For reasons which will become clear, in my view, this appeal cannot succeed no matter what advocacy is applied to it. I should record that the appellant’s outline makes various references to the asserted urgency of the need for the so-called personal property recovery order.
Also, both outlines – that is, from the appellant and the respondent – contain allegation and counter-allegation as to occurrences of domestic violence, as well as the need or alternatively lack of need for an order for property recovery. This will be a matter, as will become apparent, that will be of interest to the Magistrate, but it is not to this Court.
It is unnecessary for me to consider the grounds of appeal individually. They all fail for the same reason. In order to succeed, the appellant must establish error in the process and proceedings involving the making of the order, or in the order itself. In the latter instance, it must be a decision which no reasonable decision maker could have made.
This order was an order made within power. The asserted error may be summarised as a lack of consideration of the section 59 application by the Magistrate. But the difficulty with that assertion is that that aspect of the various applications was, effectively, taken off the agenda by the appellant’s own legal representative seeking the orders by consent, which she did, and which did not include the section 59 application.
In circumstances where the appellant’s application for a protection order and the application for variation of the temporary protection order were clearly completed by the appellant personally – and I pause to note, I draw that conclusion from looking at the written document – and where I am prepared to assume the Magistrate was facing the usual busy list dealt with by Magistrates in places such as Caboolture, he was entitled, in my view, to rely on the assistance of legal representatives to have trimmed the issues to those truly in dispute for his determination.
That, it may be argued, it was not in fact trimmed properly does not now mean that he erred.
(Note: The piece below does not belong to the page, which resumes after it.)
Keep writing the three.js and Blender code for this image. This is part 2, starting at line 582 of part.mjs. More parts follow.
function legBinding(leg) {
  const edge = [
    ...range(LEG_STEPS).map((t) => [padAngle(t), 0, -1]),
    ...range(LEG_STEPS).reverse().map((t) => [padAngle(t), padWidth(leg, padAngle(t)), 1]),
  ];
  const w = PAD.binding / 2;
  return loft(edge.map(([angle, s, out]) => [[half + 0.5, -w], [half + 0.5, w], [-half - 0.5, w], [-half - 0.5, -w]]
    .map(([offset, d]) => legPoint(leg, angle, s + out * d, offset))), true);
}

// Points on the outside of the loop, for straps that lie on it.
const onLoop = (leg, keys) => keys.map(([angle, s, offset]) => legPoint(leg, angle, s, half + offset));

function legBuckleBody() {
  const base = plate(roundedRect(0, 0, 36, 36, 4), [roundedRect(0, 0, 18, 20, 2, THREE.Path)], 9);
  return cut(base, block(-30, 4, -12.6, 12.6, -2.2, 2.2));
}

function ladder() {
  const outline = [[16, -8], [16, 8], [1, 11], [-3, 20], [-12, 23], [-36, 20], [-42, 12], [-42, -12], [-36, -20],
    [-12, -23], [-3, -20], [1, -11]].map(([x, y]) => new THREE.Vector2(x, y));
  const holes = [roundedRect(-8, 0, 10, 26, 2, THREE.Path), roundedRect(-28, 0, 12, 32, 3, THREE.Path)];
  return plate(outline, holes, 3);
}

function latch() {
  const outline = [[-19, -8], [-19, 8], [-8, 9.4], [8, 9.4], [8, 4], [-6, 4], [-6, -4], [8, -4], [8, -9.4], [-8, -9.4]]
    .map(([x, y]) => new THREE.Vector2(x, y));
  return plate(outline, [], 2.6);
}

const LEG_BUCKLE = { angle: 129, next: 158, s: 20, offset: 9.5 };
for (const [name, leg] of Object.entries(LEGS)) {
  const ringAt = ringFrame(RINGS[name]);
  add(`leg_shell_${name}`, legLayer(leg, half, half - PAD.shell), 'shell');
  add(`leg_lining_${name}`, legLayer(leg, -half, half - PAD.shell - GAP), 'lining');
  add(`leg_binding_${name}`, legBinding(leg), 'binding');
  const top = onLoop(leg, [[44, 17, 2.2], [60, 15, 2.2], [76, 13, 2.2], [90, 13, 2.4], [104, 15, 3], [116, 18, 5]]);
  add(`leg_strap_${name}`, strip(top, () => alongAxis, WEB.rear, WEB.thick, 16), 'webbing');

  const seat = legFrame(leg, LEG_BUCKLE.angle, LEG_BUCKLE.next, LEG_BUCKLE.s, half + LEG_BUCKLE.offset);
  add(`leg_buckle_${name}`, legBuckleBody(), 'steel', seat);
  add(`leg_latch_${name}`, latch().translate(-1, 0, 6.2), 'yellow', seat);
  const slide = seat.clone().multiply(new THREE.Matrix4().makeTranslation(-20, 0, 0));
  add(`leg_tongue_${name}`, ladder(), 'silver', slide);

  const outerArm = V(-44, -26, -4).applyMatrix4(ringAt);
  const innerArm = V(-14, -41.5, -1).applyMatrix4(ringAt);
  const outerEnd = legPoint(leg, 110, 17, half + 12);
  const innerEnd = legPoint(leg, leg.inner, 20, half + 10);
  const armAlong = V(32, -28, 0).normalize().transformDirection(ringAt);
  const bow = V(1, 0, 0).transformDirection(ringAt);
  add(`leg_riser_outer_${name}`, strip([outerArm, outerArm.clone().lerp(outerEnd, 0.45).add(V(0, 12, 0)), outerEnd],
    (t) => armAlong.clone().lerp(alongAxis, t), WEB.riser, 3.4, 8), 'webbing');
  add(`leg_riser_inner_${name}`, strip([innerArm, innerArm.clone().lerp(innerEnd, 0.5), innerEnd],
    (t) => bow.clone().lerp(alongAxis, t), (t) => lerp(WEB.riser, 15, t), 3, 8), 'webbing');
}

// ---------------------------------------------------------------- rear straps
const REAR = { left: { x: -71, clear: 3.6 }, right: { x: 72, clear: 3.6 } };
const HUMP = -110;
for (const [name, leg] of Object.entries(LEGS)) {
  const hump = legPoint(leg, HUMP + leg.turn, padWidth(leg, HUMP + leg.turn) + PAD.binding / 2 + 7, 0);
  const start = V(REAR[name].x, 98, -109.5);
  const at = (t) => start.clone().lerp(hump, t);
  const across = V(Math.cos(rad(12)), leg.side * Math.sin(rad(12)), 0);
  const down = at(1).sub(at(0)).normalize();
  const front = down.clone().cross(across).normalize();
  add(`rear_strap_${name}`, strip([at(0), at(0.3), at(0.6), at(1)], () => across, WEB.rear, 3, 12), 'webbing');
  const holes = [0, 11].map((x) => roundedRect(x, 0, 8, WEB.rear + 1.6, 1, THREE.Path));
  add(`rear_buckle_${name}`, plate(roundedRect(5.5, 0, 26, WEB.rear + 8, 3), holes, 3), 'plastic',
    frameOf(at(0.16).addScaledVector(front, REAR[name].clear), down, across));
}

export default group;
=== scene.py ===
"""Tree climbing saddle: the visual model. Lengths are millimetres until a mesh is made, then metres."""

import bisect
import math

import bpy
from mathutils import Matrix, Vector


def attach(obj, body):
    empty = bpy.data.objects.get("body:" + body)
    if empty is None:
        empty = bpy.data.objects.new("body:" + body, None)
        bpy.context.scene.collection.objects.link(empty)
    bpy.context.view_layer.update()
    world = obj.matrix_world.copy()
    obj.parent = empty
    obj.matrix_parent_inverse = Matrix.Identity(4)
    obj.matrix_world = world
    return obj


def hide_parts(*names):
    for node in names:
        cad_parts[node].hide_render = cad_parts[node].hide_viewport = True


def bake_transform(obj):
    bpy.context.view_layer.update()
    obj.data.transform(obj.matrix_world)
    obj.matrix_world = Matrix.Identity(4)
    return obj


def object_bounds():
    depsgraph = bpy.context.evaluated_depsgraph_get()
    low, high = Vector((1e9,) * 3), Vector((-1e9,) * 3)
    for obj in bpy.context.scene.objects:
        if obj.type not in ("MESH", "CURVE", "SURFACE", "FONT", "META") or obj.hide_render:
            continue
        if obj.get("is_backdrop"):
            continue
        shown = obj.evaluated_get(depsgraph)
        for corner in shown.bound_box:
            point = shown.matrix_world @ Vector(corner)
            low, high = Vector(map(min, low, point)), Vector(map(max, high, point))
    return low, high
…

The inability to show error on the part of the Magistrate means that the appeal must be dismissed.
It follows that the section 59 application contained in the application to vary the temporary protection order is no longer on foot. However, that part of the application to recover property that forms part of the original application for a protection order remains extant.
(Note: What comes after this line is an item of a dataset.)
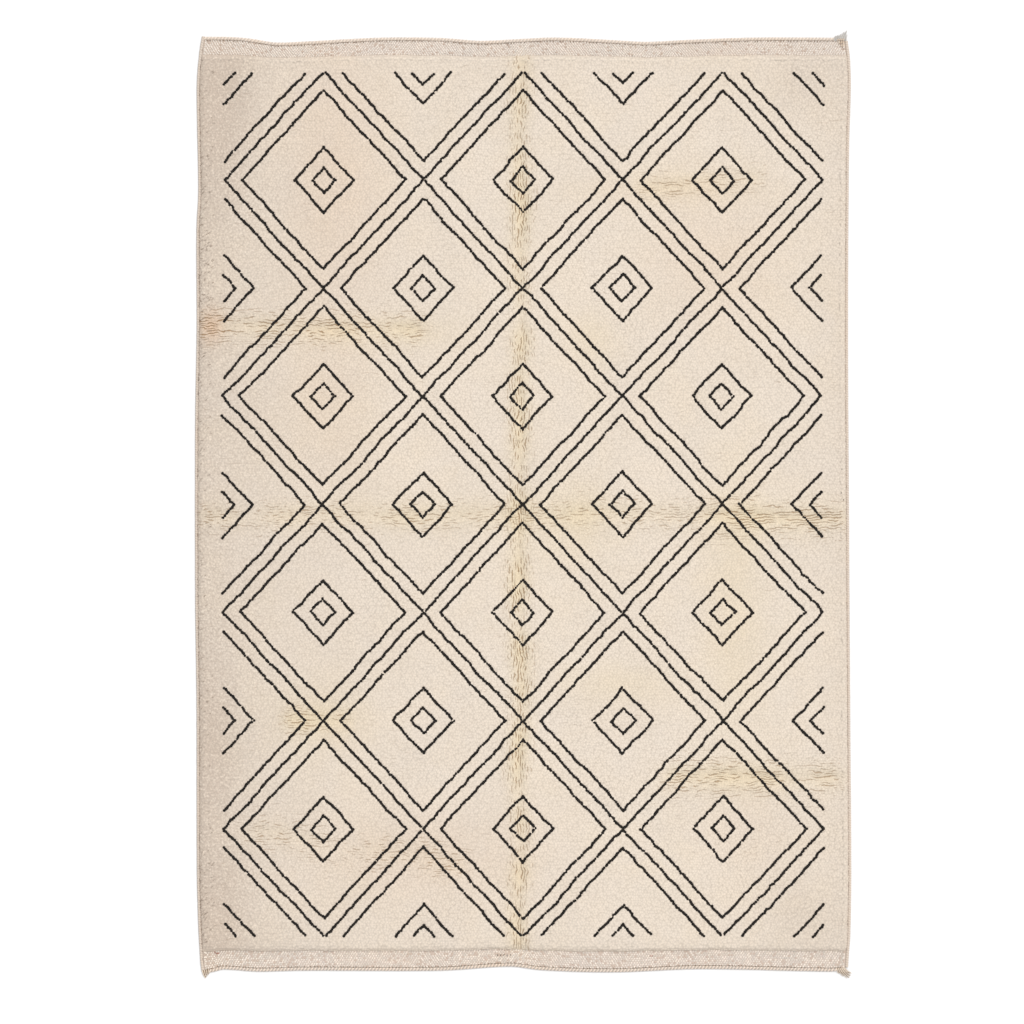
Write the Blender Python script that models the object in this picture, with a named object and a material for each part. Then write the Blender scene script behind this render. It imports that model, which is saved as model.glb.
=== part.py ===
"""A hand-knotted wool rug lying flat: one pile slab with flat-woven ends, wrapped edge cords and corner tufts.

Metres, +Z up. The rug lies on z = 0 with its middle at the origin, its length along Y and its head end at +Y.
"""

import bisect
import math
from typing import NamedTuple

import bmesh
import bpy
import numpy as np
from mathutils import Vector, noise


class Bow(NamedTuple):
    """How far out an edge bows at one place along it."""

    along: float
    out: float


class Crease(NamedTuple):
    """A fold mark from one point of the field to another."""

    start_x: float
    start_y: float
    end_x: float
    end_y: float
    wander: float
    reach: float
    depth: float


class ShoulderPoint(NamedTuple):
    """The share of the pile's height that it reaches at a depth inside its rim."""

    depth: float
    share: float


class Strand(NamedTuple):
    """One loose yarn of a tuft: its length and its heading, turned anticlockwise from the tuft's own."""

    length: float
    turn: float


# Overall size, edge to edge over the cords
WIDTH = 2.030
LENGTH = 2.900
GAP = 0.0003
# The middle of the whole outline, tufts included, on the straight rug
MIDDLE_X = 0.002645
MIDDLE_Y = 0.001685

# Cords along the edges, which end a little inside the corners
SIDE_CORD_WIDTH = 0.009
SIDE_CORD_HEIGHT = 0.007
END_CORD_WIDTH = 0.011
END_CORD_HEIGHT = 0.008
CORD_END_CLEAR = 0.002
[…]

There is, therefore, in my view, no injustice in dealing with this appeal in the appellant’s absence, because that application remains on foot. If, after the long period it has taken to bring this matter on for hearing, the application under section 59 remains a matter of the asserted urgency that it presently apparently assumes, the appellant can either file a further application for variation of a temporary protection order, or she can press for the making of that part of the order on the next mention of the application, when the matter is before the Caboolture Magistrates Court.
For the reasons above, my orders are that the appeal is to be determined in the absence of the Appellant. Secondly, the appeal is dismissed.